If you have poor self-esteem or are easily offended, shame is the operative emotion. If you lack confidence, feel awkward around others or just are uncomfortable in your own skin, then an unhealthy shame is defining your experience. When you sense that you are fatally flawed and believe that you will never fit in, then shame is doing the talking. If you feel unimportant or uncared for in your marriage – or if your spouse reports these feelings – again, shame is happening. In all of these issues and a variety of others, one primary emotion is the chief source of pain and like all emotions it is telling you something about yourself, not the circumstances, the back story or anybody else.
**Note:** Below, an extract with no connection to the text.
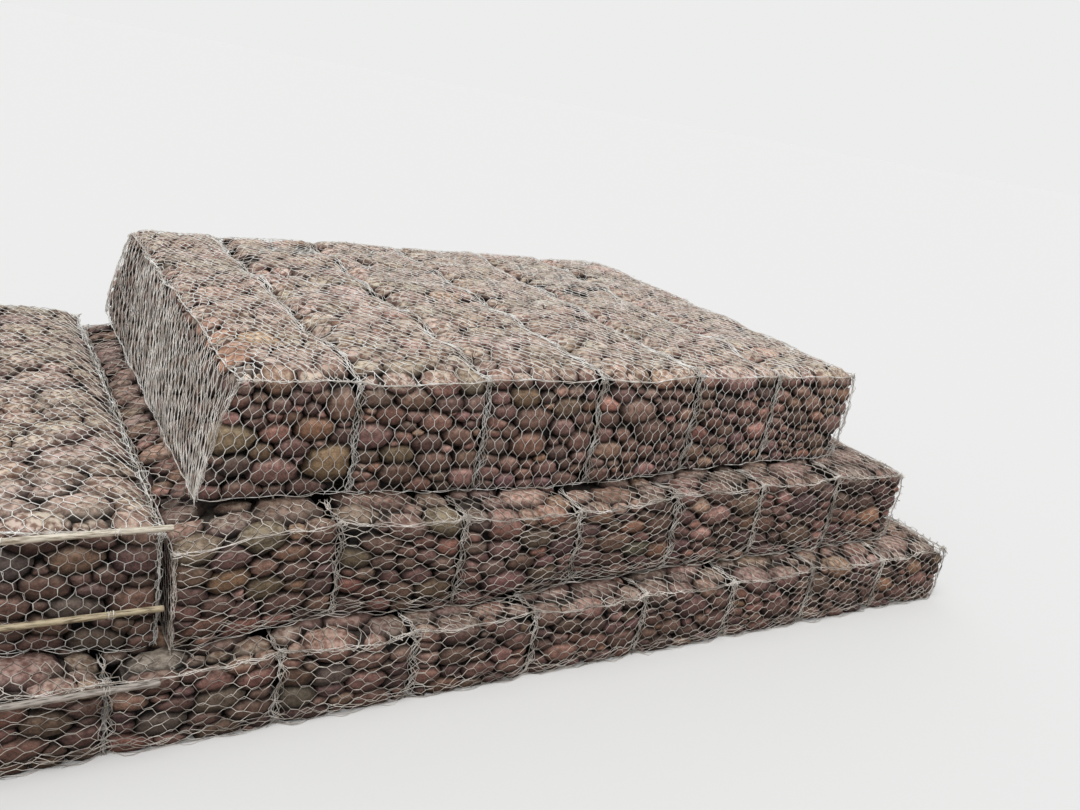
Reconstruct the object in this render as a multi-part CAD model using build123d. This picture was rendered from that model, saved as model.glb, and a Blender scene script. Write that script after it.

What’s the message? Shame is saying that your belonging in the community has eroded – a serious problem for social creatures today and a huge problem in evolutionary terms. Getting kicked out of an ancient nomadic tribe would have been fatal. If the problem is behavior, then it’s possible that the behavior needs to change. Think “silence your cell phone” or “stop reading over my shoulder.” This is healthy shame. If the problem, however, is a judgment of your identity or your story, some quality about you, then the shame is derived from ego, and the ego needs healing.
Ego is a complex beast and a subject of its own, but it is usually what you mean when you refer to “I” or “me.” It feels like who you are (though it really isn’t). Pride boosts the ego and shame erodes it.
Who is judging this ego? Answering this question sets the direction for healing. If the negative evaluation is coming from an external source, its purpose is to transfer shame from the source to you. People protect their pride by shaming others, almost like a zero-sum game. This shame needs to be given back and better protective skills developed for the future. If the judgment is coming from within (perfectionism, idealism, “shoulds”), then the work lies in (self-) compassion, mercy, humility, acceptance, letting go. It’s an almost or an actual spiritual path of learning to be human in a contingent, imperfect world – the only world there is.
Shame is the master emotion because it guides so much of our behavior. We evaluate our every move in advance and in hindsight based on whether it will be evaluated honorably or shamefully. Any dose of ego-shame we experience is replayed, over-analyzed and becomes the key memory from the day. When this shame/pride system struggles long-term, depression and anxiety can result. We all long to have and to hold onto a place and a community where we are held in esteem, where we belong. Belonging, a form of love, is the core human psychological need.